The Becks were even more impressed with UMass Lowell when they accompanied their son, Kevin, on an admissions tour.

“I think it’s amazing all of the things that have changed since my husband and I went to school there,” Deb says. “We said, ‘We wish we could go back to school now!’”

Kevin, a mechanical engineering major, applied to the university because of UML’s reputation in engineering, its affordability and its location in Lowell. His parents live in Attleboro, but Kevin is living off-campus in Lowell.

“There’s a lot of stuff to do in cities like Lowell that you can’t get on an isolated college campus, like restaurants, off-campus housing and just meeting more people in the community,” he says.

As for his education? “It’s been going great.”

The Rosatis – UMass Lowell Ties Brought Them Together

Deb Rosati '82 '90 with friends on Hawkey Way at UML Homecoming Image by Courtesy
Deb Rosati '82 '90, center, at Homecoming 2018 with Margaret Nee '82, Peter Ott '86 and Linda Moran '82.
Deb (Motyka) Rosati ’82 ’90 met Michael ’82 over a septic system – and then they discovered they’d both graduated from UMass Lowell.

Deb, who had a B.S. in health administration and was about to complete her master’s in the same field, was director of the Wayland Health Department when they met in 1990. Michael, who’d earned a B.S. in chemical engineering, had been hired as a consultant by the town board of health to review septic plans and monitor soil tests. The pair soon began dating.

Over the years, the family came to hockey games and Homecoming, where Deb still meets some of her former roommates and close friends. Now, their second child, Alex, is studying criminal justice at UMass Lowell.

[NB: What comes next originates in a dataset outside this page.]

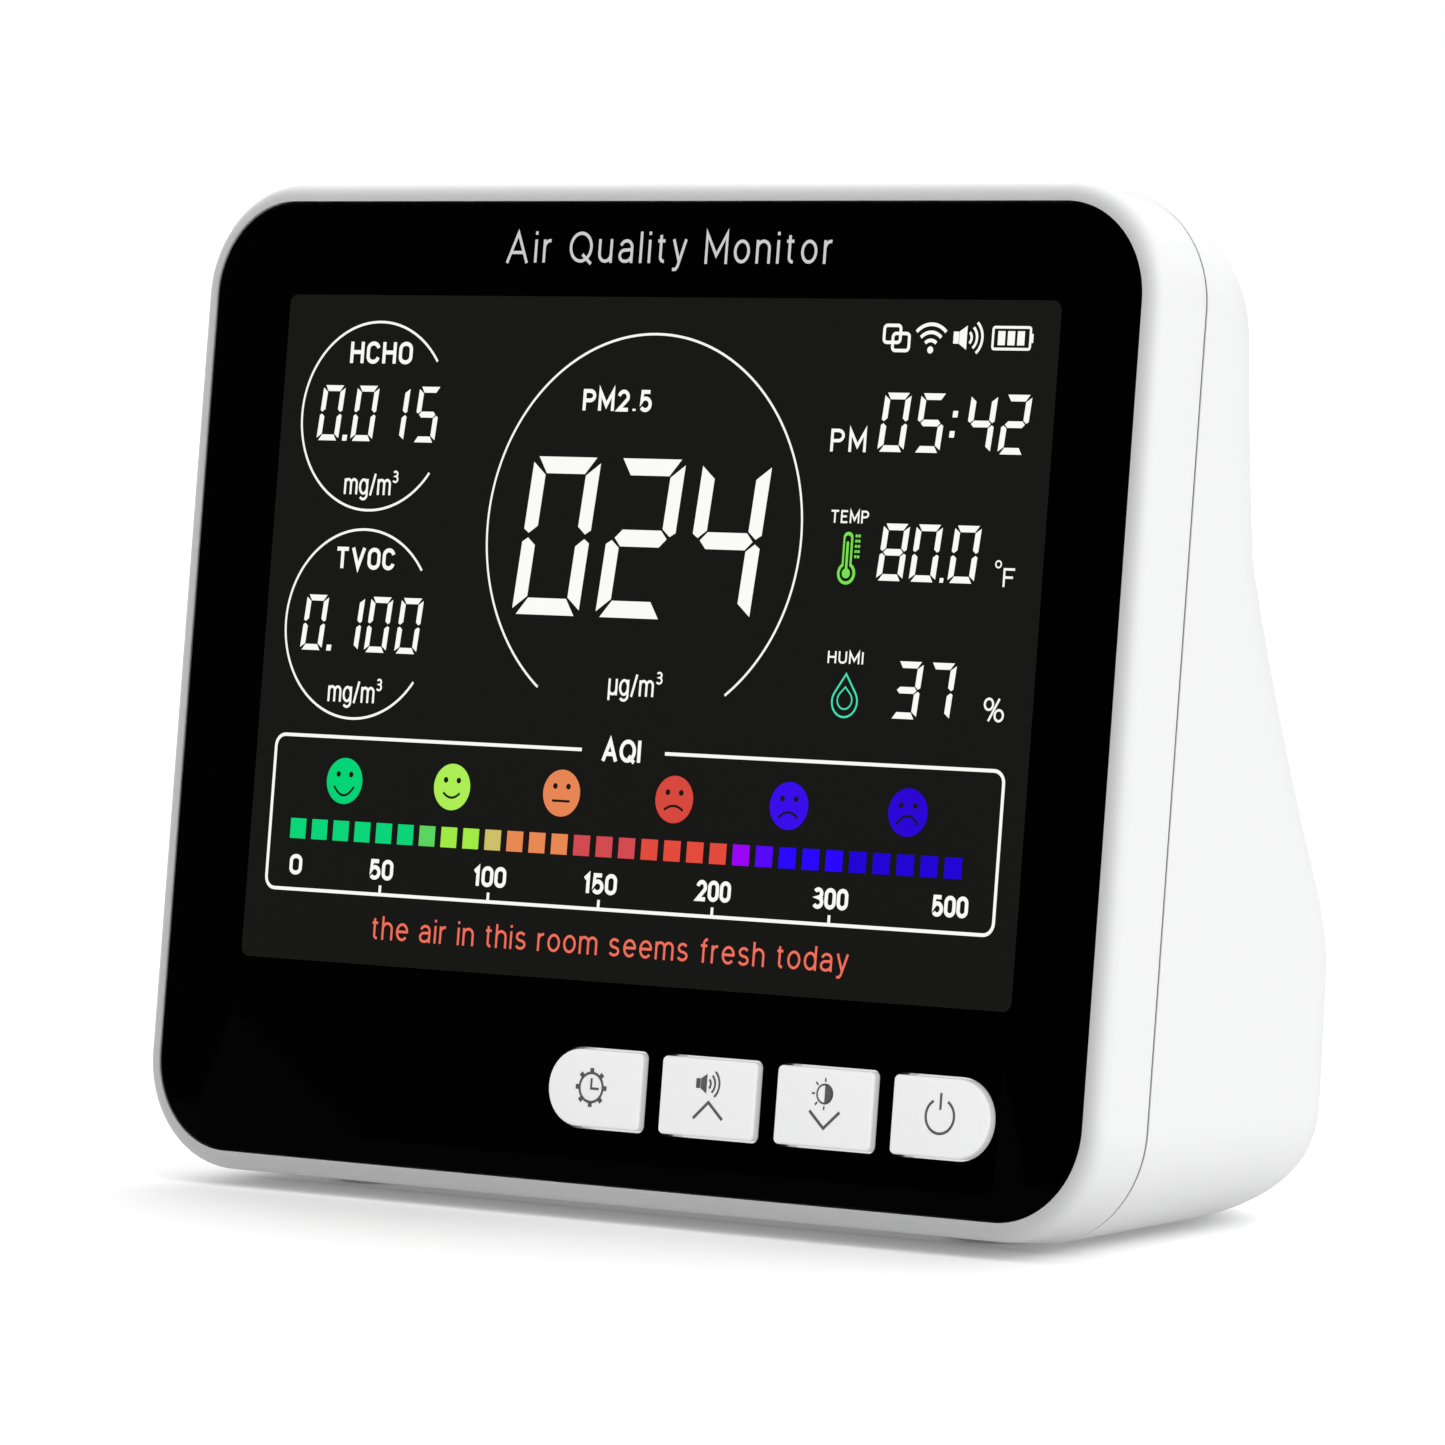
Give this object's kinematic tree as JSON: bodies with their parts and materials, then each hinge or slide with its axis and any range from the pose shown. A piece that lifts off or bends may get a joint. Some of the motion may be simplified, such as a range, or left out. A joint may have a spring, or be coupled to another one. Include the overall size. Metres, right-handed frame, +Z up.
{
  "type": "desktop air quality monitor",
  "caption": "Desktop air quality monitor: white leaning case on a deep foot block, glossy black front with a display and push buttons, a fan-fed particle sensor and a power socket.",
  "frame": {"origin": "on the surface it stands on, at the middle of the bounding box's base", "axes": "+Z up, +X to the right as the display is read, +Y from the front towards the back; the front leans back 7 degrees"},
  "size_m": [0.122, 0.0548, 0.1047],
  "materials": {
    "case_white": "fine satin moulding, white",
    "lens_black": "polished black acrylic",
    "tape_black": "thin black adhesive sheet",
    "button_white": "satin white caps",
    "dark_plastic": "black moulded plastic",
    "can_steel": "stamped thin steel",
    "board_green": "green circuit board",
    "display_glass": "dark display panel",
    "guide_clear": "clear diffusing sheet",
    "flex_amber": "amber flexible circuit",
    "battery_blue": "blue heat-shrink wrap",
    "lead_red": "insulated lead",
    "mesh_black": "fine black dust mesh",
    "screw_steel": "plain steel",
    "foot_rubber": "pale grey rubber"
  },
  "bodies": {
    "case": {"front_frame": "case_white", "rear_shell": "case_white", "front_lens": "lens_black", "lens_tape": "tape_black", "switch_body_timer": "can_steel", "switch_body_up": "can_steel", "switch_body_down": "can_steel", "switch_body_power": "can_steel", "button_board": "board_green", "lcd_glass": "display_glass", "light_guide": "guide_clear", "lcd_tray": "can_steel", "display_flex": "flex_amber", "button_flex": "flex_amber", "main_board": "board_green", "processor_chip": "dark_plastic", "wifi_module": "can_steel", "formaldehyde_sensor": "can_steel", "voc_sensor": "can_steel", "humidity_sensor": "dark_plastic", "sensor_case": "can_steel", "sensor_lid": "can_steel", "inlet_duct": "dark_plastic", "speaker": "dark_plastic", "battery_cell": "battery_blue", "battery_clip": "dark_plastic", "battery_lead": "lead_red", "power_board": "board_green", "usb_c_socket": "can_steel", "vent_mesh": "mesh_black", "board_screw_1": "screw_steel", "board_screw_2": "screw_steel", "board_screw_3": "screw_steel", "board_screw_4": "screw_steel", "case_screw_1": "screw_steel", "case_screw_2": "screw_steel", "rubber_foot_1": "foot_rubber", "rubber_foot_2": "foot_rubber", "rubber_foot_3": "foot_rubber", "rubber_foot_4": "foot_rubber"},
    "timer_button": {"button_timer": "button_white", "switch_plunger_timer": "dark_plastic"},
    "up_button": {"button_up": "button_white", "switch_plunger_up": "dark_plastic"},
    "down_button": {"button_down": "button_white", "switch_plunger_down": "dark_plastic"},
    "power_button": {"button_power": "button_white", "switch_plunger_power": "dark_plastic"},
    "fan": {"fan_rotor": "dark_plastic"}
  },
  "joints": [
    {"name": "timer_press", "type": "slide", "parent": "case", "child": "timer_button", "axis": [0, 0.9925, -0.1219], "range_m": [0, 0.0005], "stiffness_N_per_m": 2000},
    {"name": "up_press", "type": "slide", "parent": "case", "child": "up_button", "axis": [0, 0.9925, -0.1219], "range_m": [0, 0.0005], "stiffness_N_per_m": 2000},
    {"name": "down_press", "type": "slide", "parent": "case", "child": "down_button", "axis": [0, 0.9925, -0.1219], "range_m": [0, 0.0005], "stiffness_N_per_m": 2000},
    {"name": "power_press", "type": "slide", "parent": "case", "child": "power_button", "axis": [0, 0.9925, -0.1219], "range_m": [0, 0.0005], "stiffness_N_per_m": 2000},
    {"name": "fan_spin", "type": "hinge", "parent": "case", "child": "fan", "pos_m": [-0.018, 0.00124, 0.02804], "axis": [0, 0.9925, -0.1219], "continuous": true}
  ]
}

“My husband and I were very happily promoting the school. We think that we got great educations there, and he saw that we were happy and successful in what we were doing,” she says.

Deb headed up several public health departments in the area before working for Legal Seafoods for many years. She now runs her own consulting business, while Michael works for a civil engineering and land planning firm in Stoneham, Mass.

Alex Rosati and parents Michael and Deb Rosati on move-in day as a UML freshman Image by Courtesy
Michael '82, Alex '21 and Deb Rosati on move-in day 2017.
Alex says he chose UML in part because it was close to Boston, where he was playing semi-pro paintball with the Bay State Bandits by his senior year in high school. Once here, he roomed on campus with three of his Melrose High School soccer teammates. The four friends still live together in an off-campus apartment.

Alex will graduate a semester behind his friends, though. While they’re all seniors, Alex stepped up to the pro leagues of paintball, first playing for the New York Extreme and then for the Edmonton Impact. He took off fall semester 2019 to play for the Canadian team, putting him behind on his degree.

Now, thanks to COVID-19, he’s back with the Extreme, although he won’t be playing in the NXL World Cup of Paintball in Florida next month.

“It’s been a crazy year,” he says. “I’ll just focus on school for this year and try to get that done.”